DPMH's unique Enhanced Sealing Technology enabled the researchers to achieve both these goals and maintain temperature stability.
Vibration-free microscope heating systems from Digital Pixel Microscope Heaters (DPMH) deliver the ultimate in thermal homogeneity and stability. Ideal for the more demanding microsopy techniques such as Super Resolution, Optical Tweezers or electrophysiology: even users of x60 or x100 objectives can benefit as focus drift is reduced.
By gently warming the sample area from both sides with a steady flow of heat, thermal equilibrium and microscope stability is easily achieved. In contrast, a typical fan-based system blows external hot air into the system on demand, causing temperature fluctuations and possible contamination.
DPMH solid-state heaters can maintain 1 to 50 °C heat above ambient depending on configuration. This allows for a wider range of samples to be studied, and their inherent reliability means less down time during time-lapse experiments.
A range of incubation systems for microscopes from Leica, Nikon, Olympus and Zeiss have been designed and built by DPMH, along with bespoke units compatible with a range of third-party microscope accessories and microscope systems from other manufacturers. Incubation systems are available in either matt black, clear, or mixed - which is matt black with a clear front and blackout curtain. Zeiss systems are also available with the SuperSeal™ option.
One of the two table mounted designs allows the researcher greater access to the microscope by removing the main front panel of the incubation system. This is typically used in Super Resolution configurations.
All these systems have been designed to allow full access to the microscope's controls without having to move flaps or doors.
The microscope mounted unit can be used for either wide field or spinning disk systems.
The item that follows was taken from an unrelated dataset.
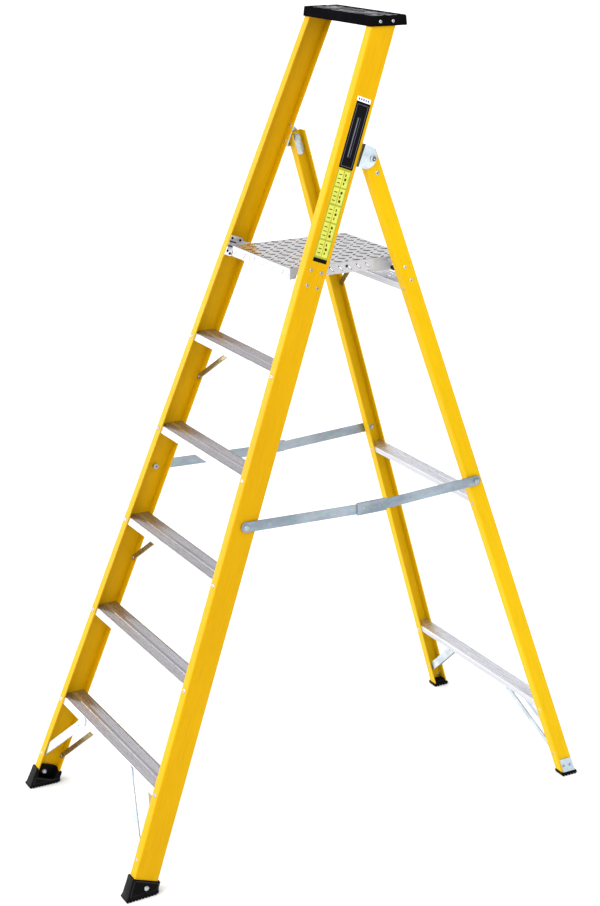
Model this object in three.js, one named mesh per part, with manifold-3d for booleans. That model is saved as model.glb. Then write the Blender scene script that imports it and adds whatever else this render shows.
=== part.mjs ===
// Platform step ladder: two leaning channel stiles with five treads, a folding rear frame, a hinged
// platform and folding side stays. Millimetres, +Z up. The climber faces +Y and +X is the climber's
// right. Pieces are drawn from the line on the floor below the stiles' front faces, and the whole
// ladder is then moved back so that its origin is on the floor under the middle of its footprint.
import * as THREE from 'three';
import { mergeVertices } from 'three/addons/utils/BufferGeometryUtils.js';
import Module from 'manifold-3d';

const wasm = await Module();
wasm.setup();

// ---- driving dimensions -------------------------------------------------------------------------
const GAP = 0.3;                 // clearance between pieces that touch
const TAPER = 0.0765;            // how far each side leans in for each millimetre up the stile
const RISE = 235;                // tread to tread
const FIRST_TREAD = 242;         // floor to the top of the lowest tread
const TREADS = 5;
const FOOTPRINT_MIDDLE = 639.9;  // from the stiles' front line to the middle of the footprint
const PLATFORM_TOP = 1408;
const CAP_BOTTOM = 1962;
const CAP_TOP = 1986;

// A leg frame: a pair of channels that lean along Y. "along" runs up the channel from the floor,
// "across" runs from its front face to its rear face, "inset" runs inwards from its outer web face.
const legFrame = (degrees, lean, half, foot, depth, flange, wall) => ({
  lean, half, foot, depth, flange, wall,
  sin: Math.sin(THREE.MathUtils.degToRad(degrees)),
  cos: Math.cos(THREE.MathUtils.degToRad(degrees)),
});
const FRONT = legFrame(20.46, 1, 320.5, 0, 63, 25, 3.2);
const REAR = legFrame(18.14, -1, 318.7, 1242, 39, 27, 3);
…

The emphasis here is on keeping a clear space around the microscope base for peripherals such as cameras, beam splitters and so on.
Systems has also been designed for use with the Ti-E when combined with either the Nikon A1 Confocal, or Yokogawa Spinning Disk systems from Visitron, Andor or Perkin Elmer.
The matt black unit for this range has internal LED illumination as an option.
NOW available for WITec Raman Microscopes - the Alpha R and RI systems
Mounted on the microscope to provide full access to the removable optical components on the chassis, these designs are compatible with both the single and double layer variants of the new Olympus inverted microscope range, with configurations available for both the IX73, and IX83 with either one optical train (1TR) or two optical trains (2TR).
Removable panels enable access to cameras and other accessories.
The incubation unit is supported by the microscope, providing an uninterrupted clear space around the microscope for system peripherals, beam splitters, multiple camera configurations and so on.
The optional SuperSeal™ enhanced sealing technology provides CO2 control within the whole unit.
|Custom incubation systems have been also developed for the following: Abberior STED Microscope | Andor CSU-11 Spinning Disk System | Crest Spinning Disk System | Perkin Elmer Spinning Disk System | WITec Raman and AFM microscopes|
|Temperature range||Ambient +1 to 42 °C|
|Temperature stability||± 0.3 °C|
|Temperature homogeneity||± 0.3 °C across an XY stage|
|† All measurements depend on the microscope and incubation system configuration.|